Mapping software loaded on the laptop lets commanders track firefighters, Duckworth said. In addition, WPI received in 2006 an additional $1 million from FEMA to expand the software system. FEMA wanted the institute to combine location tracking with physiological monitoring because the number-one cause of firefighter fatalities is stress-related heart attacks, he said. So the WPI tracking system has been integrated with a physiological monitoring shirt that Foster-Miller developed. The shirt has embedded sensors that determine heart rate.
“We then added that information to our location tracking, and then on the incident commander screen we developed this GUI map that shows location tracking as well as the vital signs of each firefighter,” Duckworth said.
The fire service needs to track personnel in an emergency, said Jose Vazquez, director of first-responder technologies for the Department of Homeland Security’s Science and Technology Directorate. For example, tracking systems let commanders send search-and-rescue teams directly to the lost firefighters to get them out of a building safely, he said.
“You need a precise measurement of where firefighters are located in a structure so commanders can reduce the time to find them,” he said.
Yet current technologies fail to deliver needed data because of interference issues, Vazquez noted.
“In any large structure you have a lot of different components, like studs, cement, brick, metal objects — all these things create problems as far as interference,” he said.
WPI’s system tries to minimize the problem by using multi-path transmissions, where a radio transmission transmits in several directions, Vazquez said. But he admitted it still needs work.
“Because you’ll have echoing from many different objects, you need to find ways that will reduce the noise and allow the signal to come through so you can get the correct ranging,” he said. “WPI still needs additional development and testing to meet first-responder requirements.”
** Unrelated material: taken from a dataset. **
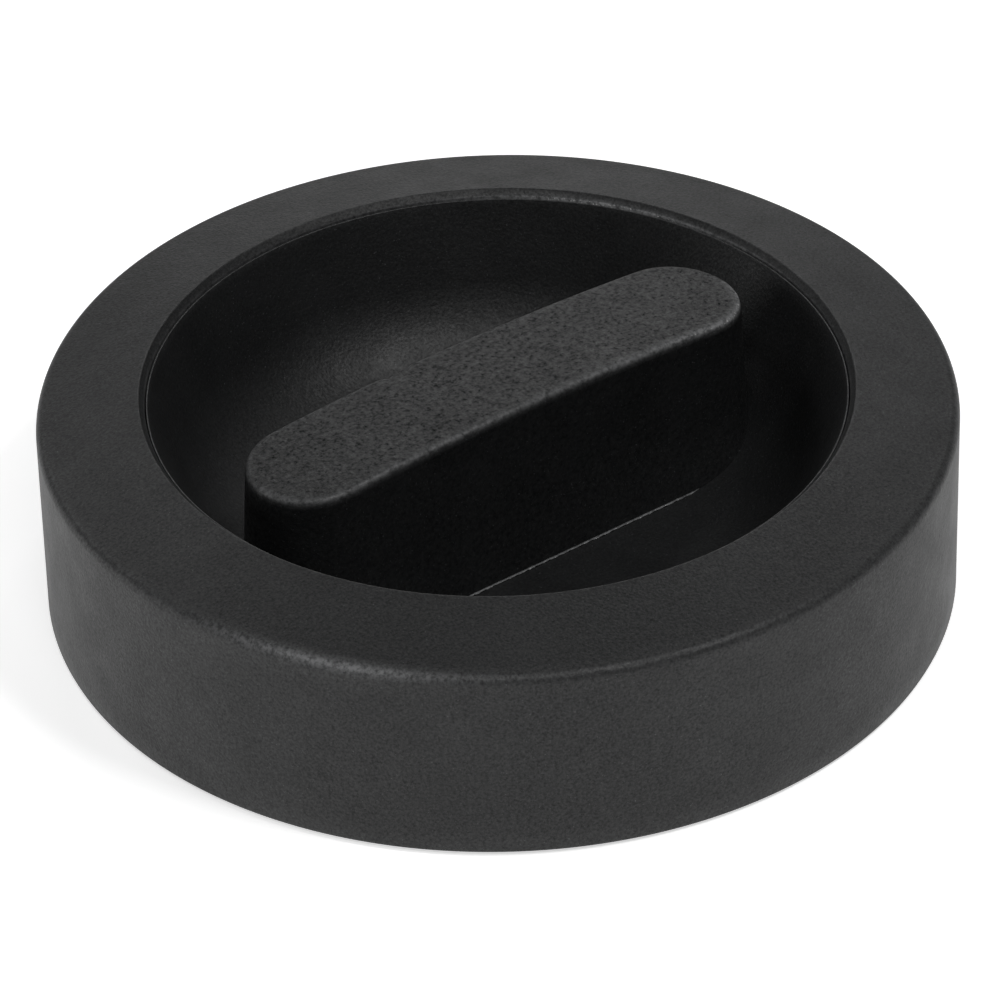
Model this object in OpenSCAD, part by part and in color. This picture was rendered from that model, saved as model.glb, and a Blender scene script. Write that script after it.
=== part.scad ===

Also researchers still are working on ruggedizing the transmitters worn by firefighters, Duckworth said.
“Our prototypes are fragile … we couldn’t drop them from a great height and they wouldn’t survive high-pressure water in an incident,” he said.
Duckworth said receivers worn by firefighters may cost $500 to $800. Receivers embedded on fire apparatus would be between $1,000 and $2,000, he said.
Some tracking systems have already hit the market. ERT Systems offers OnSite ERT, a rapidly deployable system for tracking emergency personnel and equipment at a scene, said company president Dennis Carmichael.
OnSite ERT consists of sensors and transmitters, as well as software pieces. Each person or piece of equipment is tagged with a small, lightweight ID badge powered by a AAA battery. For example, the tag is placed in sewn pockets on firefighters’ turnout gear or strapped to the side of equipment. The tags then are read by drop readers, which are lunchbox-sized, hardened units manually placed around the fireground. When the unit is activated, it seeks out a GPS lock and looks around for “any other drop units it can see,” Carmichael said.
Carmichael added that the drop readers create an ad hoc network. If additional boxes show up — regardless of which public-safety agencies deploy them — they’ll join the network already in progress and relay information point to point.
Boxes are dropped around the fire zone — determined by command — and are assigned to a predestinated zone, such as for decontamination or live fireground. Data are sent to a command laptop. The command laptop gets the signal strength readings off the tags and the GPS coordinates for boxes. Then, the GUI displays zone and firefighter locations.
“It keeps a running log of everybody, such as where they are located in the building, how long they’ve been there, their movement and so forth,” Carmichael said.
A status page lists firefighters and equipment, as well as in which zone each is located. Zones can be color-coded per a department’s preference, said John Ellis, the company’s vice president of product design. “But typically a hot zone is red, staging is green and rehab might be blue. The inside box changes when the firefighter moves from staging to a hot zone,” he said. “Keep in mind the application is customized, so departments can name zones based on their specific terminology.”
Carmichael said any departments in a region that purchase the equipment can interact with other departments at a large-scale event, if their PC has an Internet connection. “If there is a large-scale event and personnel from another department provide mutual aid, they can be added to the network,” he said. “If they have the system, then the tag is read by the command software, [which] searches the Internet for photo identification and provides verification as they arrive on scene. [The software] adds the scene commander zone on the GUI, same with vehicles and apparatus.”
The Englewood (N.J.) Fire Department recently deployed the system. Englewood is a career fire department with technical-rescue, hazmat, structural and basic life support response with an annual call volume of approximately 2,200. The department purchased the system with funds from an Assistance to Firefighters Grant, spending about $44,000 for four readers, 55 tags and three software licenses, and also to modify the turnout gear, according to Deputy Chief Gerald Marion. “It has been used for only one fire structure call so far,” he said.
But he added that fire is a dynamic and fluid environment where firefighters move through different roles quickly. “And we’ve been in situations where we’ve lost track of personnel or they weren’t where we expected them to be,” he said. “So when we saw this technology, it intrigued us.”
Other tracking systems didn’t have the flexibility the department needed, Marion said. Most were tied to specific devices that had to be on the person at all times, such as SCBA. Instead, ERT’s system was mobile. The department had special pockets sewn onto their turnout gear for the ID badges, which though removable usually are left in pockets.
“If we are in a technical rescue where we are not wearing an SCBA we can still get a count of personnel on scene,” he said of the tags.
Marion said the GUI shows a two-dimensional representation of color-coded zones that can be customized. He said adding additional boxes helps command more finely tune the tracking of personnel.
“The more lunchboxes you have — because that’s what they look like — the more you are able to finely tune where your people are at,” he said
Marion said public-safety agencies interested in tracking personnel have plenty of homework to do. He said leadership needs to examine all the accountability systems available, the way each operates and determine what the department hopes to get out of such systems before committing.
So far, ERT’s system has performed to expectations.
“I was able to see every single firefighter that was on scene,” he said. “It also gave me the tools I needed to account for my personnel, take a roll call and provided alarms to when they might be running low on air.”